Connections Across Time
There's something poetic about the fact that we're using coal ash to make concrete in essentially the same way that Romans used volcanic ash two millennia ago. Both materials are pozzolans—glassy silicates that react with lime to form durable binders. Both are byproducts of geological violence, whether volcanic eruption or the slower violence of burial and compression followed by combustion.
The connection to rare earth elements, mentioned in the article that prompted this essay, runs deeper than you might expect. Coal ash contains elevated concentrations of rare earth elements—the fifteen lanthanides plus scandium and yttrium—accumulated from the soils where ancient plants grew. Researchers have explored extracting these elements from ash as an alternative to conventional mining, potentially transforming a waste disposal problem into a domestic source of strategic materials.

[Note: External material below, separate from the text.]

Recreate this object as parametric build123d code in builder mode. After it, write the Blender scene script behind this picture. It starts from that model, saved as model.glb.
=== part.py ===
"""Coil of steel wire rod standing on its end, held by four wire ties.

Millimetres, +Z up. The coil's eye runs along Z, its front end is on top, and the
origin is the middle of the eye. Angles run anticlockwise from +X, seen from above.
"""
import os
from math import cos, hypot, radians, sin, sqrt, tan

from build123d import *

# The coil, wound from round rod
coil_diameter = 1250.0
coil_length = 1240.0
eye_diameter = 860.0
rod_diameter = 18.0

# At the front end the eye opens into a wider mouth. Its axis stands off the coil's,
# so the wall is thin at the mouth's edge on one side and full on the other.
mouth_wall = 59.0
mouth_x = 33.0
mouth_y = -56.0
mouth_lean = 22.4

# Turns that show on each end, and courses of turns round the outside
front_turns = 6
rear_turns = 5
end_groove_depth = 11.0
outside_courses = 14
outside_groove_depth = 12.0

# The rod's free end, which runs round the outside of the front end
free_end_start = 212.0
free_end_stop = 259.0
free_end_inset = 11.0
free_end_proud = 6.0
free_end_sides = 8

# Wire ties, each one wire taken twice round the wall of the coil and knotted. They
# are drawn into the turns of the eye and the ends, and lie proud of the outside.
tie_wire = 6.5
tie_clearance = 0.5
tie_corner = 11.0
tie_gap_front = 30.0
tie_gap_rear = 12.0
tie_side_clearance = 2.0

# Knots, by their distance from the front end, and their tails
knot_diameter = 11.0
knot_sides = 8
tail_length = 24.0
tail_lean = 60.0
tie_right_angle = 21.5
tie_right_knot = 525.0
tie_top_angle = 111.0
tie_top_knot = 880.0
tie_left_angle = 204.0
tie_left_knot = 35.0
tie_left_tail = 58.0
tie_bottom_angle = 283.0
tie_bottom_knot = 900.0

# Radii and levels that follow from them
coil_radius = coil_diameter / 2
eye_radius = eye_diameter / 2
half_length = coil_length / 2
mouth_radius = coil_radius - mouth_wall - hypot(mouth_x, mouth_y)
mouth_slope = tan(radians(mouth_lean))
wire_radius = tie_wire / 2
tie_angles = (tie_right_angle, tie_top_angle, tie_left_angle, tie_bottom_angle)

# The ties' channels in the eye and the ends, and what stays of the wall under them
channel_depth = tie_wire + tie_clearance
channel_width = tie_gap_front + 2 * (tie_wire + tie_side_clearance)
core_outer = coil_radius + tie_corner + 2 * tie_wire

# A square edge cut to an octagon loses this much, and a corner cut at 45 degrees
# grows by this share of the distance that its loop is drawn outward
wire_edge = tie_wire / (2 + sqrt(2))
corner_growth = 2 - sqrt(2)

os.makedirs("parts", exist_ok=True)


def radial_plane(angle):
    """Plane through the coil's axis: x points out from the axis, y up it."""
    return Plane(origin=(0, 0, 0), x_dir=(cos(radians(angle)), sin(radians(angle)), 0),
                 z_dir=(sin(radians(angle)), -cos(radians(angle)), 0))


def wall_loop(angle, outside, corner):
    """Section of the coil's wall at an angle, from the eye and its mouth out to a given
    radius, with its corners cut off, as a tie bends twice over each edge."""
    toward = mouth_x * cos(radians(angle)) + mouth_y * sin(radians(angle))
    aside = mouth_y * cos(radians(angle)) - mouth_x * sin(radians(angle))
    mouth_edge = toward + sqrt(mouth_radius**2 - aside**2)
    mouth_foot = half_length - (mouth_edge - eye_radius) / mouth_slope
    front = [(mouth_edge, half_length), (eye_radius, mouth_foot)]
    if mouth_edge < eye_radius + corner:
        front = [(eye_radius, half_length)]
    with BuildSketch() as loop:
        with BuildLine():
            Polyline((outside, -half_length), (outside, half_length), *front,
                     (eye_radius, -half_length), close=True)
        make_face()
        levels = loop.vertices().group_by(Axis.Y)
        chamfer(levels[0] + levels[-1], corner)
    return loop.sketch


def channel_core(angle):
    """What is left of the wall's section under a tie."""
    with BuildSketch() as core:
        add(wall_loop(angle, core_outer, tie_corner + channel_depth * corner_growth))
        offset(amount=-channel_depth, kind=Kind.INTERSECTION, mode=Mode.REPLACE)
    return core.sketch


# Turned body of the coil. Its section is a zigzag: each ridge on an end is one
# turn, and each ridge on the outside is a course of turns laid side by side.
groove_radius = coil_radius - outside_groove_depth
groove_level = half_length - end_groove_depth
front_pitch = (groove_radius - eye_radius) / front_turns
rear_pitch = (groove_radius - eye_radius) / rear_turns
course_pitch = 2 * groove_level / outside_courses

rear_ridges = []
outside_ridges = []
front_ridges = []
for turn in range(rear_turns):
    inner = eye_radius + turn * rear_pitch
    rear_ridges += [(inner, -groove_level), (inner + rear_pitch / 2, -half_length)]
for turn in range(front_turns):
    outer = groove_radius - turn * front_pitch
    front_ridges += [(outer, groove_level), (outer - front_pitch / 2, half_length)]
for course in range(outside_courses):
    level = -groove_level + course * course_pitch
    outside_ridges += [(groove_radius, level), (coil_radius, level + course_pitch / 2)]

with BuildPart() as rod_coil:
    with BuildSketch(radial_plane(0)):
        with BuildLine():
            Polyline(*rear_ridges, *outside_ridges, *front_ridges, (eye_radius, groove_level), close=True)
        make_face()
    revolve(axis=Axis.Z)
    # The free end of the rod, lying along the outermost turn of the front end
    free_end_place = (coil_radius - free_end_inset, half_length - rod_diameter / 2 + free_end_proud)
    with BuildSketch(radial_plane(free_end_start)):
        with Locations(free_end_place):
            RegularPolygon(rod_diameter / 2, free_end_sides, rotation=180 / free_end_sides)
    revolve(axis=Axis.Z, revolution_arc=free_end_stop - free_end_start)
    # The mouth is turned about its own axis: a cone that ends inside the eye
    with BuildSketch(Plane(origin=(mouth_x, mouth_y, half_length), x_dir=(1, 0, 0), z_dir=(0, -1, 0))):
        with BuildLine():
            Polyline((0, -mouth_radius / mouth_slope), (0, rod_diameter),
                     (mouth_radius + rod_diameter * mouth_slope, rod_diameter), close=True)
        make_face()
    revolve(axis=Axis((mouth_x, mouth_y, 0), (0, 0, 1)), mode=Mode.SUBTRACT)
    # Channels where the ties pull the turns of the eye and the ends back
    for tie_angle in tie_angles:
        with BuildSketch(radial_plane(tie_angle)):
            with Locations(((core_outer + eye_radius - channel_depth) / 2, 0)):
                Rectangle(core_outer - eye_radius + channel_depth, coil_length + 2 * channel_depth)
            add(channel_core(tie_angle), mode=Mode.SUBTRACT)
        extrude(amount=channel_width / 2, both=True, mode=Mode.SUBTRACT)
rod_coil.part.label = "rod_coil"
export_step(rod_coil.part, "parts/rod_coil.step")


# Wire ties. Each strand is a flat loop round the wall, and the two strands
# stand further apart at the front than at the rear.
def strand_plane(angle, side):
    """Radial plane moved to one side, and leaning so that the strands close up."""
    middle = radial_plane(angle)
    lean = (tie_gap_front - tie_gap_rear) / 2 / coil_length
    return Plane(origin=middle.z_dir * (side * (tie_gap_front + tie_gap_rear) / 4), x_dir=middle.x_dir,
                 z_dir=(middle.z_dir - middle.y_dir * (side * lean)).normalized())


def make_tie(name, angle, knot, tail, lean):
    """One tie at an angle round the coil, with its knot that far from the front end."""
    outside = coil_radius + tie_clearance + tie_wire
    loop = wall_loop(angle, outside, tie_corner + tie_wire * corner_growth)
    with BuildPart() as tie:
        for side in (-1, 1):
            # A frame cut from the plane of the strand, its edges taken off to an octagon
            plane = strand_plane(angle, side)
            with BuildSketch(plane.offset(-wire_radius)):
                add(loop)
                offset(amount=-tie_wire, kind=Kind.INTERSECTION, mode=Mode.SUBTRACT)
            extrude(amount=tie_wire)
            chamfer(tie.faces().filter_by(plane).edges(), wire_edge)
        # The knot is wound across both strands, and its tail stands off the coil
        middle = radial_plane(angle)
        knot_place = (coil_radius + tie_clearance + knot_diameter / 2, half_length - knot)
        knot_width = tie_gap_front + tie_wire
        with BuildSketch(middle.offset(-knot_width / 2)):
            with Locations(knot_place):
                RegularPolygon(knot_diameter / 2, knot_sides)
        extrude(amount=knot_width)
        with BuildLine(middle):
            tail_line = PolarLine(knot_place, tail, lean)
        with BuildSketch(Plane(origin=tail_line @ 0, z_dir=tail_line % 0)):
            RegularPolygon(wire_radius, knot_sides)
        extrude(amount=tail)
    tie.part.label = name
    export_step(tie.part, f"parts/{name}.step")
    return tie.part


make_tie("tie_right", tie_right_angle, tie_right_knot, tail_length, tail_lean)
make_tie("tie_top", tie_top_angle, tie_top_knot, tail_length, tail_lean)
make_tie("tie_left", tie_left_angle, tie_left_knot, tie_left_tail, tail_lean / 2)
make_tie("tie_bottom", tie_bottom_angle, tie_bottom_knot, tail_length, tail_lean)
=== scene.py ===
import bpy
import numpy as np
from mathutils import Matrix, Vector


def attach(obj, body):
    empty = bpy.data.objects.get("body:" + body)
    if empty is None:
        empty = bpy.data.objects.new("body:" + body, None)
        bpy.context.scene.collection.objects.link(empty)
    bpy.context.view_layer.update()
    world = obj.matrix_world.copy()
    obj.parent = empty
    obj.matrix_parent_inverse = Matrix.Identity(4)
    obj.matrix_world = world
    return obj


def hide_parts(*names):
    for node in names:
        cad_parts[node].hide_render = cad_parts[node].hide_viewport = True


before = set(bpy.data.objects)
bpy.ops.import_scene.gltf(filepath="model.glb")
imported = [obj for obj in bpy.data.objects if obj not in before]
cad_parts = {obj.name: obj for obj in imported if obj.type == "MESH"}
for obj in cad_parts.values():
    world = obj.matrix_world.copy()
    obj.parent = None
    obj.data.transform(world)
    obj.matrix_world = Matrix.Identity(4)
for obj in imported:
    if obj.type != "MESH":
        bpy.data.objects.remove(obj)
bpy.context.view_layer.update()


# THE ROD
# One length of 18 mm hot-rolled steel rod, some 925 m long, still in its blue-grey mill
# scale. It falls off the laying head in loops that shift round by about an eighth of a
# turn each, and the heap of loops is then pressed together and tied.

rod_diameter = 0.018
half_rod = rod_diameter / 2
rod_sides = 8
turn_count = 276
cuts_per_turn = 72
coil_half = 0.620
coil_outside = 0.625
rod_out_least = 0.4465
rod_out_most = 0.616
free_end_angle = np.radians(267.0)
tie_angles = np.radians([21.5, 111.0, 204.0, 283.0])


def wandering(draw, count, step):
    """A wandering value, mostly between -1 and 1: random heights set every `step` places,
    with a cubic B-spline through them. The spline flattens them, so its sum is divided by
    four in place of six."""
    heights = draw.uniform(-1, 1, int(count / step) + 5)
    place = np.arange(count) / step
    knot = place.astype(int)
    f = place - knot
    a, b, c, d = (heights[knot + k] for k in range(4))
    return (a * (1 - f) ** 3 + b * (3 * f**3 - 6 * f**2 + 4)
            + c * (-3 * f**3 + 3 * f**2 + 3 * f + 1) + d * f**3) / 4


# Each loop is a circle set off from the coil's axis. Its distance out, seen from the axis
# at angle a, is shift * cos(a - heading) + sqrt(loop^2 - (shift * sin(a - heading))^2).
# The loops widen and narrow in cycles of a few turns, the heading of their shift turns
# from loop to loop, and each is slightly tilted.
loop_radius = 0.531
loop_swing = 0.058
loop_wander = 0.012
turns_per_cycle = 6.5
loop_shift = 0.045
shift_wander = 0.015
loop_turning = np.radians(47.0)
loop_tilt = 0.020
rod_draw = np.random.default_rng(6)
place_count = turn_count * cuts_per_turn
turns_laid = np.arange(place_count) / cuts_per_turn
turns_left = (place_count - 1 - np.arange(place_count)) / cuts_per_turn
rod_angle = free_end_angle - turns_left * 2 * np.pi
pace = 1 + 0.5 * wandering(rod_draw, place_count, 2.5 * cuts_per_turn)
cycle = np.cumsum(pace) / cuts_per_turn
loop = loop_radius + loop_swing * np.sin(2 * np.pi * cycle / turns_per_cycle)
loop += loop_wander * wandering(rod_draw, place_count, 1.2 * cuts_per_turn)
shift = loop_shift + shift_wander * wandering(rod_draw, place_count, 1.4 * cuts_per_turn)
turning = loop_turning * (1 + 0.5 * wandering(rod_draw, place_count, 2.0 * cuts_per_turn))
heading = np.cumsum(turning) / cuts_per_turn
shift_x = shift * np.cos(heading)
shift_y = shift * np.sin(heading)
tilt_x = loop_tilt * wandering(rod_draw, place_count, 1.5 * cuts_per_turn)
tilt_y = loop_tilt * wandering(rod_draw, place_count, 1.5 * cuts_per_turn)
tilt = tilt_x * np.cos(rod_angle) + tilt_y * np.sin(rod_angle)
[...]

The economics haven't worked yet. Rare earths in coal ash are dispersed at concentrations of a few hundred parts per million, far lower than in ore deposits. Extracting them requires dissolving massive quantities of ash in acid, then separating and purifying the individual elements through complex chemical processes. But as demand for rare earths grows and ore grades decline, the calculation may shift.
The Future of Coal's Past
Coal power is in decline across much of the developed world, squeezed by cheap natural gas, expanding renewables, and climate policy. The United States retired more coal capacity in the 2010s than it built in any previous decade. Europe is accelerating closures. Even China, despite continuing to build new plants, has begun grappling with overcapacity.
This decline doesn't eliminate the ash problem; in some ways, it makes it worse. Operating plants have revenue to fund ash management. Retired plants become liabilities, their ash ponds orphaned when owners go bankrupt or simply walk away. The cleanup costs for legacy sites may ultimately fall to taxpayers.
The recycling markets face their own challenges. Concrete producers have become accustomed to steady supplies of fly ash from nearby power plants. As those plants close, the ash must be transported from more distant sources, increasing costs and carbon footprint. Some producers are turning to other pozzolans—ground granulated blast furnace slag from steel production, calcined clays, even volcanic ash—to replace diminishing fly ash supplies.
What remains is a material paradox: a waste product that's often more valuable than the coal that produced it, a pollution source that can reduce other pollution, a legacy of the carbon age that might help build whatever comes next. The ash from ancient forests, burned to power the present, now forms the literal foundation of our infrastructure. Whether that's redemption or just very slow irony depends on how well we manage what's left.